As I have been reminded these past few weeks by current sophomores and juniors running up and down Medford and Somerville (though never more than a few blocks away from campus), the annual six-month housing rush for next year has started. As much as I would like to, it's hard to make all of the annoyances of game theory ResLife's fault.
There are however plenty of problems that ResLife could fix with minimal effort. A not-insubstantial one is gender-neutral housing, or as ResLife calls it, "open housing."
The concept of gender-neutral housing is very straightforward: Instead of living in a double with someone of the same gender, as most Tufts students do, you live with someone of a different gender.

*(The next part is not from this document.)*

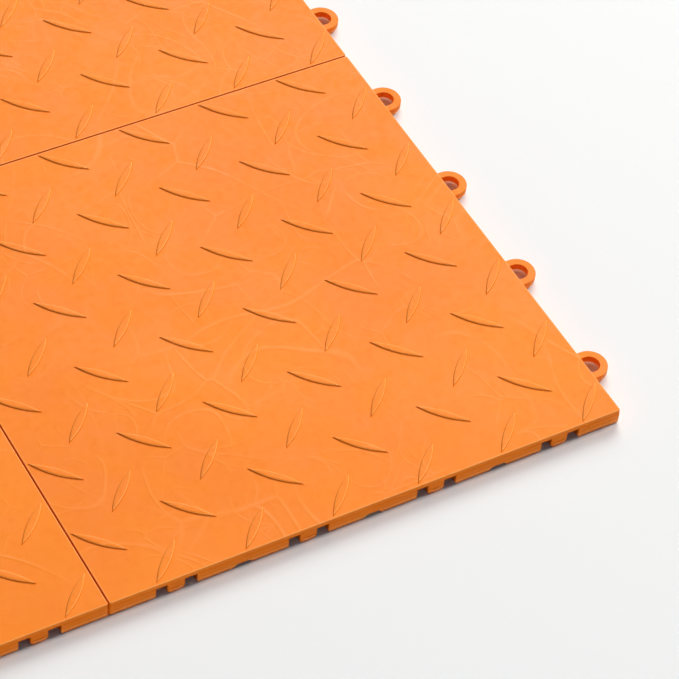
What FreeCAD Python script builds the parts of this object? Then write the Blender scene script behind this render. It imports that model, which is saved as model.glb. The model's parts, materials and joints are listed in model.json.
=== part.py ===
# Four interlocking floor tiles with a raised tread, laid two by two and snapped together.
# Millimetres, +Z up, +X to the right, +Y to the back. The origin is at the middle of the set's
# bounding box, on the floor. Each tile is one moulding: a top plate with tread lugs, a skirt round
# its edge, a lattice of ribs with feet under it, loops on its right and back sides, and pegs that
# drop into a neighbour's loops on its left and front sides.
import FreeCAD, Part
import math
import os

# The tile and the set
MODULE = 304.8          # from one tile to the next, 12 inches
TILES_PER_SIDE = 2
LOOPS_PER_SIDE = 4

# Top plate
PLATE_GAP = 0.9         # between the plates of two tiles
PLATE_TOP = 10.0
PLATE_UNDERSIDE = 7.2
CORNER_RADIUS = 1.0
TOP_EDGE_RADIUS = 0.3

# Skirt, which stands a little proud of the plate and so makes a narrow ledge under its edge
SKIRT_PROUD = 0.25
SKIRT_THICKNESS = 2.2
SKIRT_BOTTOM = 0.6

# Drain arches in the bottom of the skirt, halfway between two loops or pegs
ARCH_HEIGHT = 2.1
ARCH_BASE_WIDTH = 11.0
ARCH_TOP_WIDTH = 7.2
ARCH_DEPTH = 10.0

# Ribs and feet under the plate
CELLS_PER_SIDE = 12
RIB_THICKNESS = 1.8
FOOT_RADIUS = 2.6

# Loops: a flat ring whose hole is round on the outside and straight along the skirt
LOOP_RADIUS = 10.0
LOOP_HOLE_RADIUS = 5.5
LOOP_CENTRE_OUT = 4.1   # from the line midway between two tiles to the middle of the round end
LOOP_BOTTOM = 1.8
LOOP_TOP = 6.2
HOLE_RELIEF = 0.5       # how far the hole runs into the skirt, to let the snap bead past

# Pegs: a post with a flat front, a round back and a snap bead across the front of its foot
PEG_CLEARANCE = 0.5
PEG_BOTTOM = 0.2
PEG_LEAD_IN = 0.7
BEAD_STAND_OUT = 0.6
BEAD_BOTTOM = 0.7
BEAD_TOP = 2.83

# Tread lugs: long lenses at 45 degrees, alternately leaning left and right
LUG_PATTERN_COUNT = 6   # pattern cells along each side of a tile
LUG_HEIGHT = 0.8
LUG_LENGTH = 31.5
LUG_WIDTH = 5.0

OVERLAP = 0.5           # how far joined pieces run into each other before they are fused

HALF = MODULE / 2
PLATE_HALF = HALF - PLATE_GAP / 2
SKIRT_HALF = PLATE_HALF + SKIRT_PROUD
SKIRT_INNER_HALF = SKIRT_HALF - SKIRT_THICKNESS
CELL = MODULE / CELLS_PER_SIDE
LOOP_PITCH = MODULE / LOOPS_PER_SIDE
PEG_RADIUS = LOOP_HOLE_RADIUS - PEG_CLEARANCE
LOOP_REACH = LOOP_CENTRE_OUT + LOOP_RADIUS
BEAD_REACH = BEAD_STAND_OUT - PLATE_GAP / 2

UP = FreeCAD.Vector(0, 0, 1)
MIDDLE = FreeCAD.Vector(0, 0, 0)


def block(x_range, y_range, z_range):
    """A box between two limits on each axis."""
    corner = FreeCAD.Vector(x_range[0], y_range[0], z_range[0])
    sizes = [high - low for low, high in (x_range, y_range, z_range)]
    return Part.makeBox(*sizes, corner)


def upright(x, y, radius, z_range):
    """A vertical cylinder."""
    return Part.makeCylinder(radius, z_range[1] - z_range[0], FreeCAD.Vector(x, y, z_range[0]), UP)


def rounded_square(half, radius, z_range):
    """A square slab with rounded vertical edges."""
    slab = block((-half, half), (-half, half), z_range)
    corners = [edge for edge in slab.Edges if abs(edge.tangentAt(edge.FirstParameter).z) > 0.9]
    return slab.makeFillet(radius, corners)


def turned(shape, degrees):
    """A copy of a shape turned about the tile's middle."""
    copy = shape.copy()
    copy.rotate(MIDDLE, UP, degrees)
    return copy


def on_two_sides(shapes):
    """Shapes made for the back or the front of a tile, and the same for its right or its left."""
    return shapes + [turned(shape, -90) for shape in shapes]


def loop_places():
    """The distance along a side of each loop or peg, from the side's middle."""
    return [(number + 0.5) * LOOP_PITCH - HALF for number in range(LOOPS_PER_SIDE)]


def arch_places():
    """The distance along a side of each drain arch, halfway between two loops."""
    return [number * LOOP_PITCH - HALF for number in range(1, LOOPS_PER_SIDE)]


def make_plate():
    plate = rounded_square(PLATE_HALF, CORNER_RADIUS, (PLATE_UNDERSIDE, PLATE_TOP))
    rim = [edge for edge in plate.Edges if edge.BoundBox.ZMin > PLATE_TOP - 0.01]
    return plate.makeFillet(TOP_EDGE_RADIUS, rim)


def make_skirt():
    """The skirt, with a notch round each peg and half a millimetre of hole relief at each loop."""
    height = (SKIRT_BOTTOM, PLATE_UNDERSIDE)
    outside = rounded_square(SKIRT_HALF, CORNER_RADIUS + SKIRT_PROUD, height)
    inside = rounded_square(SKIRT_INNER_HALF, CORNER_RADIUS / 2, height)
    notch_half = (CELL - RIB_THICKNESS) / 2
    notches = [block((x - notch_half, x + notch_half), (-HALF, -SKIRT_INNER_HALF), height)
               for x in loop_places()]
    reliefs = [block((x - LOOP_HOLE_RADIUS, x + LOOP_HOLE_RADIUS), (SKIRT_HALF - HOLE_RELIEF, HALF), height)
               for x in loop_places()]
    return outside.cut([inside] + on_two_sides(notches) + on_two_sides(reliefs))


def rib_outline(start, end, drains):
    """The side view of a rib in the XZ plane, with an arch cut up into it at each drain."""
    points = [(start, PLATE_UNDERSIDE + OVERLAP), (start, SKIRT_BOTTOM)]
    for x in drains:
        points += [(x - ARCH_BASE_WIDTH / 2, SKIRT_BOTTOM), (x - ARCH_TOP_WIDTH / 2, SKIRT_BOTTOM + ARCH_HEIGHT),
                   (x + ARCH_TOP_WIDTH / 2, SKIRT_BOTTOM + ARCH_HEIGHT), (x + ARCH_BASE_WIDTH / 2, SKIRT_BOTTOM)]
    points += [(end, SKIRT_BOTTOM), (end, PLATE_UNDERSIDE + OVERLAP)]
    return Part.makePolygon([FreeCAD.Vector(x, 0, z) for x, z in points + points[:1]])


def make_ribs():
    """Ribs both ways on every cell line, with an arch in the middle of each cell."""
    end = SKIRT_INNER_HALF + OVERLAP
    drains = [(number + 0.5) * CELL - HALF for number in range(CELLS_PER_SIDE)]
    rib = Part.Face(rib_outline(-end, end, drains)).extrude(FreeCAD.Vector(0, RIB_THICKNESS, 0))
    ribs = []
    for number in range(1, CELLS_PER_SIDE):
        copy = rib.copy()
        copy.translate(FreeCAD.Vector(0, number * CELL - HALF - RIB_THICKNESS / 2, 0))
        ribs += [copy, turned(copy, 90)]
    return ribs


def make_feet():
    """A round foot at each crossing of two ribs. The tile stands on these."""
    lines = [number * CELL - HALF for number in range(1, CELLS_PER_SIDE)]
    return [upright(x, y, FOOT_RADIUS, (0, PLATE_UNDERSIDE + OVERLAP)) for x in lines for y in lines]


def make_loop(x):
    """One loop on the back of a tile."""
    centre = HALF + LOOP_CENTRE_OUT
    thickness = (LOOP_BOTTOM, LOOP_TOP)
    sides = block((x - LOOP_RADIUS, x + LOOP_RADIUS), (SKIRT_HALF - SKIRT_THICKNESS / 2, centre), thickness)
    hole = upright(x, centre, LOOP_HOLE_RADIUS, thickness)
    straight = block((x - LOOP_HOLE_RADIUS, x + LOOP_HOLE_RADIUS), (SKIRT_HALF - HOLE_RELIEF, centre), thickness)
    ring = sides.fuse(upright(x, centre, LOOP_RADIUS, thickness)).cut([hole, straight])
    behind = block((x - LOOP_RADIUS, x + LOOP_RADIUS), (0, SKIRT_HALF - SKIRT_THICKNESS / 2), thickness)
    return ring.cut(behind).removeSplitter()


def make_peg(x):
    """One peg on the front of a tile, with its snap bead."""
    front = -PLATE_HALF
    centre = -HALF + LOOP_CENTRE_OUT
    height = (PEG_BOTTOM, PLATE_UNDERSIDE + OVERLAP)
    footprint = (x - PEG_RADIUS, x + PEG_RADIUS)
    round_back = upright(x, centre, PEG_RADIUS, height).cut(block(footprint, (-HALF - PEG_RADIUS, centre), height))
    post = block(footprint, (front, centre), height).fuse(round_back).removeSplitter()
    foot = [edge for edge in post.Edges
            if edge.BoundBox.ZMax < PEG_BOTTOM + 0.01 and edge.BoundBox.YMax > front + 0.01]
    post = post.makeChamfer(PEG_LEAD_IN, foot)
    bow_radius = (PEG_RADIUS ** 2 + BEAD_STAND_OUT ** 2) / (2 * BEAD_STAND_OUT)
    bow = upright(x, front - BEAD_STAND_OUT + bow_radius, bow_radius, (BEAD_BOTTOM, BEAD_TOP))
    bead = bow.common(block(footprint, (front - 2 * BEAD_STAND_OUT, centre), (BEAD_BOTTOM, BEAD_TOP)))
    return post.fuse(bead)


def make_lugs():
    """Lens-shaped lugs with sloping sides, each where two wide cones meet."""
    bulge = ((LUG_LENGTH / 2) ** 2 + (LUG_WIDTH / 2) ** 2) / LUG_WIDTH
    offset = bulge - LUG_WIDTH / 2
    depth = LUG_HEIGHT + OVERLAP
    foot = PLATE_TOP - OVERLAP
    cones = [Part.makeCone(bulge + OVERLAP, bulge - LUG_HEIGHT, depth, FreeCAD.Vector(0, side, foot), UP)
             for side in (-offset, offset)]
    lens = cones[0].common(cones[1])
    pitch = MODULE / LUG_PATTERN_COUNT
    lugs = []
    for column in range(LUG_PATTERN_COUNT):
        for row in range(LUG_PATTERN_COUNT):
            for lean, x, y in ((-45, pitch / 4, pitch * 3 / 4), (45, pitch * 3 / 4, pitch / 4)):
                lug = turned(lens, lean)
                lug.translate(FreeCAD.Vector(column * pitch + x - HALF, row * pitch + y - HALF, 0))
                lugs.append(lug)
    return lugs


def make_arches():
    """Cutters for the drain arches of all four sides."""
    cutters = []
    for x in arch_places():
        outline = rib_outline(x - ARCH_BASE_WIDTH, x + ARCH_BASE_WIDTH, [x])
        slab = block((x - ARCH_BASE_WIDTH / 2, x + ARCH_BASE_WIDTH / 2), (-HALF, -HALF + ARCH_DEPTH),
                     (0, SKIRT_BOTTOM + ARCH_HEIGHT))
        keep = Part.Face(outline).extrude(FreeCAD.Vector(0, ARCH_DEPTH, 0))
        keep.translate(FreeCAD.Vector(0, -HALF, 0))
        cutters += [turned(slab.cut(keep), angle) for angle in (0, 90, 180, 270)]
    return cutters


def make_tile():
    """One tile about its own middle."""
    pieces = [make_skirt()] + make_ribs() + make_feet() + make_lugs()
    pieces += on_two_sides([make_loop(x) for x in loop_places()])
    pieces += on_two_sides([make_peg(x) for x in loop_places()])
    return make_plate().fuse(pieces).removeSplitter().cut(make_arches())


def main():
    os.makedirs("parts", exist_ok=True)
    tile = make_tile()
    grid_middle = (BEAD_REACH - LOOP_REACH) / 2
    first = grid_middle - (TILES_PER_SIDE - 1) * HALF
    for row, depth_name in enumerate(("front", "back")):
        for column, side_name in enumerate(("left", "right")):
            copy = tile.copy()
            copy.translate(FreeCAD.Vector(first + column * MODULE, first + row * MODULE, 0))
            copy.exportStep(f"parts/{depth_name}_{side_name}_tile.step")


main()
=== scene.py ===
"""Four interlocking floor tiles in orange plastic, laid two by two on a pale studio floor."""
import json
from math import asin, cos, pi, radians, sin, sqrt

import bmesh
import bpy
from mathutils import Matrix, Vector


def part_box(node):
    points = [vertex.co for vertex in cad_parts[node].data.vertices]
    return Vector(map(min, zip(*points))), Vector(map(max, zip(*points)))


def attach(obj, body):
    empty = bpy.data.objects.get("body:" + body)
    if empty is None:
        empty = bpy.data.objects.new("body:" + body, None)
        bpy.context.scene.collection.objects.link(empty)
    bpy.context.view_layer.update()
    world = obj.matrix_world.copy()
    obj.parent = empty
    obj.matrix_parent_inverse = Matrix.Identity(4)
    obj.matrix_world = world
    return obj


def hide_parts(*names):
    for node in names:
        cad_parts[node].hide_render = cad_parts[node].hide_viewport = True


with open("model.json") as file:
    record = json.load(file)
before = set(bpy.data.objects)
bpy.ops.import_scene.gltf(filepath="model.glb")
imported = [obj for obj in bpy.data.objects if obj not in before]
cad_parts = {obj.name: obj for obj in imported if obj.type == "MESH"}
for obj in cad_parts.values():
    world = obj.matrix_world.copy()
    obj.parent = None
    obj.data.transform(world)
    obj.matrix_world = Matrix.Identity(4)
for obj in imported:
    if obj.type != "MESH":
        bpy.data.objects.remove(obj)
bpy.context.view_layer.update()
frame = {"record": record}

MM = 0.001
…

It is in fact so straightforward that ResLife isn't confused by any of it. As they themselves state on their website, "open housing is consistent with the University's non-discrimination policy
[and] provides more comfortable options for the full spectrum of sexuality and gender identity that exist on campus." It's not by any means unique to Tufts: "Over fifty of Tufts' peer institutions currently have some form of open or gender-neutral housing. These include several NESCAC colleges, as well as many other private and public institutions around the country."

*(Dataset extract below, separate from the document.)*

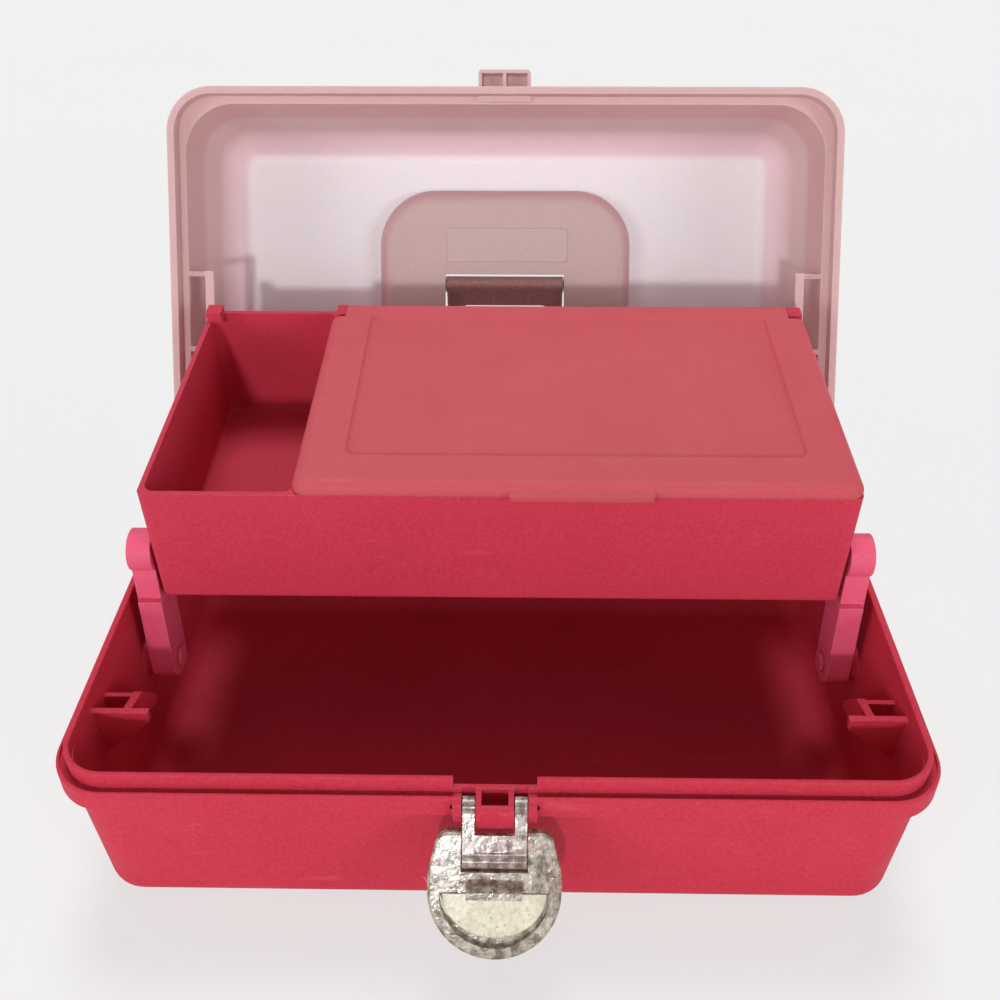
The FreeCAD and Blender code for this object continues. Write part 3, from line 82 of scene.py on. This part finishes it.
def on_plane(pixel, point, normal):
    """Where the line of sight through a pixel of the photograph meets a plane."""
    right, up, forward = camera_axes()
    across = (pixel[0] - AXIS_PIXEL[0]) / FOCAL_PIXELS
    down = (pixel[1] - AXIS_PIXEL[1]) / FOCAL_PIXELS
    sight = forward + right * across - up * down
    reach = (point - CAMERA_PLACE).dot(normal) / sight.dot(normal)
    return CAMERA_PLACE + sight * reach


# ---------------------------------------------------------------- flat faces of the CAD nodes


class Flat:
    """All the faces of a node that lie in one plane."""

    def __init__(self, mesh, normal):
        self.mesh = mesh
        self.normal = normal
        self.faces = []
        self.area = 0.0

    def add(self, face):
        self.faces.append(face)
        self.area += face.area

    @property
    def point(self):
        return self.mesh.vertices[self.faces[0].vertices[0]].co.copy()

    @property
    def level(self):
        return self.point.dot(self.normal)

    def reach(self, direction):
        """How far the flat goes in a direction."""
        corners = (self.mesh.vertices[index].co for face in self.faces for index in face.vertices)
        return max(corner.dot(direction) for corner in corners)


LEVEL_STEP = 0.05 * MM


def flats(name):
    """A node's flat regions, the largest first."""
    mesh = nodes[name].data
    found = {}
    for face in mesh.polygons:
        level = mesh.vertices[face.vertices[0]].co.dot(face.normal)
        key = (*(round(part, 2) for part in face.normal), round(level / LEVEL_STEP))
        if key not in found:
            found[key] = Flat(mesh, face.normal.copy())
        found[key].add(face)
    return sorted(found.values(), key=lambda flat: -flat.area)


def facing(found, direction, least=0.7):
    """Those of the flats that face a direction."""
    return [flat for flat in found if flat.normal.dot(direction) > least]


TO_VIEWER = Vector((0, -0.82, 0.57))

# The lid's inner roof is its largest flat that the viewer sees, and the handle's recess
# stands out of it by its depth.
lid_flats = facing(flats("lid_shell"), TO_VIEWER)
ROOF = lid_flats[0]
RECESS = next(
    flat
    for flat in lid_flats[1:]
    if flat.normal.dot(ROOF.normal) > 0.999 and 4 * MM < flat.level - ROOF.level < 14 * MM
)
# The lever's front face is hollowed in its lower part, and the panel lies in that hollow.
LEVER_HOLLOW = min(facing(flats("latch_lever"), TO_VIEWER, 0.9)[:2], key=lambda flat: flat.level)


# ---------------------------------------------------------------- material graphs


def linear(red, green, blue):
    """A colour given as 0 to 255 on a screen, as Blender's linear numbers."""
    parts = []
    for value in (red, green, blue):
        value /= 255
        low = value / 12.92
        high = ((value + 0.055) / 1.055) ** 2.4
        parts.append(low if value <= 0.04045 else high)
    return (*parts, 1.0)


class Graph:
    """A material's node tree, with short ways to add and join nodes."""

    def __init__(self, name):
        self.material = bpy.data.materials.new(name)
        self.material.use_nodes = True
        self.tree = self.material.node_tree
        self.tree.nodes.clear()
        self.output = self.tree.nodes.new("ShaderNodeOutputMaterial")
        place = self.tree.nodes.new("ShaderNodeTexCoord")
        self.place = place.outputs["Object"]
        self.normal = place.outputs["Normal"]

    def add(self, kind, **settings):
        node = self.tree.nodes.new(f"ShaderNode{kind}")
        for name, value in settings.items():
            setattr(node, name, value)
        return node

    def join(self, start, end):
        self.tree.links.new(start, end)

    def noise(self, size, detail=3.0, rough=0.5, stretch=None):
        """Noise whose features are about size metres across, longer where it is stretched."""
        node = self.add("TexNoise")
        node.inputs["Scale"].default_value = 1 / size
        node.inputs["Detail"].default_value = detail
        node.inputs["Roughness"].default_value = rough
        vector = self.place
        if stretch is not None:
            scale = self.add("VectorMath", operation="DIVIDE")
            self.join(self.place, scale.inputs[0])
            scale.inputs[1].default_value = stretch
            vector = scale.outputs["Vector"]
        self.join(vector, node.inputs["Vector"])
        return node.outputs["Fac"]

    def flecks(self, size, share):
        """Scattered round flecks, 1 inside them, in cells size metres across."""
        node = self.add("TexVoronoi")
        node.inputs["Scale"].default_value = 1 / size
        self.join(self.place, node.inputs["Vector"])
        return self.spread(node.outputs["Distance"], share, share * 0.6)

    def spread(self, value, low, high, to_low=0.0, to_high=1.0):
        """A value carried from one range to another."""
        node = self.add("MapRange")
        node.inputs["From Min"].default_value = low
        node.inputs["From Max"].default_value = high
        node.inputs["To Min"].default_value = to_low
        node.inputs["To Max"].default_value = to_high
        self.join(value, node.inputs["Value"])
        return node.outputs["Result"]

    def times(self, first, second):
        node = self.add("Math", operation="MULTIPLY")
        for socket, value in zip(node.inputs, (first, second)):
            if isinstance(value, bpy.types.NodeSocket):
                self.join(value, socket)
            else:
                socket.default_value = value
        return node.outputs[0]

    def along(self, vector, direction):
        """How far a vector goes along a direction of the object."""
        node = self.add("VectorMath", operation="DOT_PRODUCT")
        self.join(vector, node.inputs[0])
        node.inputs[1].default_value = direction
        return node.outputs["Value"]

    def blend(self, factor, first, second):
        """A colour between two, each a colour or a socket."""
        node = self.add("Mix", data_type="RGBA")
        self.join(factor, node.inputs[0])
        for socket, colour in ((node.inputs[6], first), (node.inputs[7], second)):
            if isinstance(colour, bpy.types.NodeSocket):
                self.join(colour, socket)
            else:
                socket.default_value = colour
        return node.outputs[2]

    def bump(self, height, depth, strength=1.0, before=None):
        node = self.add("Bump")
        node.inputs["Strength"].default_value = strength
        node.inputs["Distance"].default_value = depth
        self.join(height, node.inputs["Height"])
        if before is not None:
            self.join(before, node.inputs["Normal"])
        return node.outputs["Normal"]

    def finish(self, shader):
        self.join(shader.outputs[0], self.output.inputs["Surface"])
        return self.material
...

So then why am I writing about it? Because sometimes it seems that all those words are little more than lip service.
Gender-neutral housing is not available for the portion of the student body which needs it most: incoming freshmen, especially gender non-conforming students, who have not had to go through the process of living with a new roommate before. According to the LGBT Center, the only options available for freshmen are to (a) live with someone of the same legal (but not necessarily actual) gender or (b) reveal themselves to the university administration as transgender and request a single.
Both are obviously problematic. Some, though not all, transgender individuals would certainly be uncomfortable with the former option. It is the rare pre-frosh who has contact with anyone in the administration besides Admissions, and I can only imagine how calling up a total stranger to reveal one's gender identity and asking for special accommodations would be (consider too that many might not have even done this with one's parents yet). Changing one's legal identity is even more difficult: only sixteen states allow changing the gender on one's birth certificate without proof of sex reassignment surgery, and five don't even allow it after surgery.Additionally, even when gender-neutral housing is theoretically available, it is not always possible to actually obtain it. In its first year, it was available only in one suite in Latin Way, a few in Hillsides and a floor of Bush Hall. If a transgender sophomore wants to live in gender-neutral housing and also with their friends who don't want to live with opposite gendered roommates, then unless they are really good at working the system, gender-neutral housing fills up before the suite's lottery and they will be all out of luck.
But the most ridiculous thing is that this doesn't need to be an issue in the slightest. It would be so trivial to make gender-neutral housing more widely available. If bathrooms are a concern, a huge number of dorms have unisex bathrooms. Certainly it should be a problem with ten person Latin Way suites or four-person Sophia Gordon suites (which are already mostly gender-neutral, though the Latin Way doubles and four-person Latin Way suites are not at all). If we haven't had any problems with those options, why can't it extend them for the rest of campus?
One small policy change and a lot of people are helped out. So what's the problem here?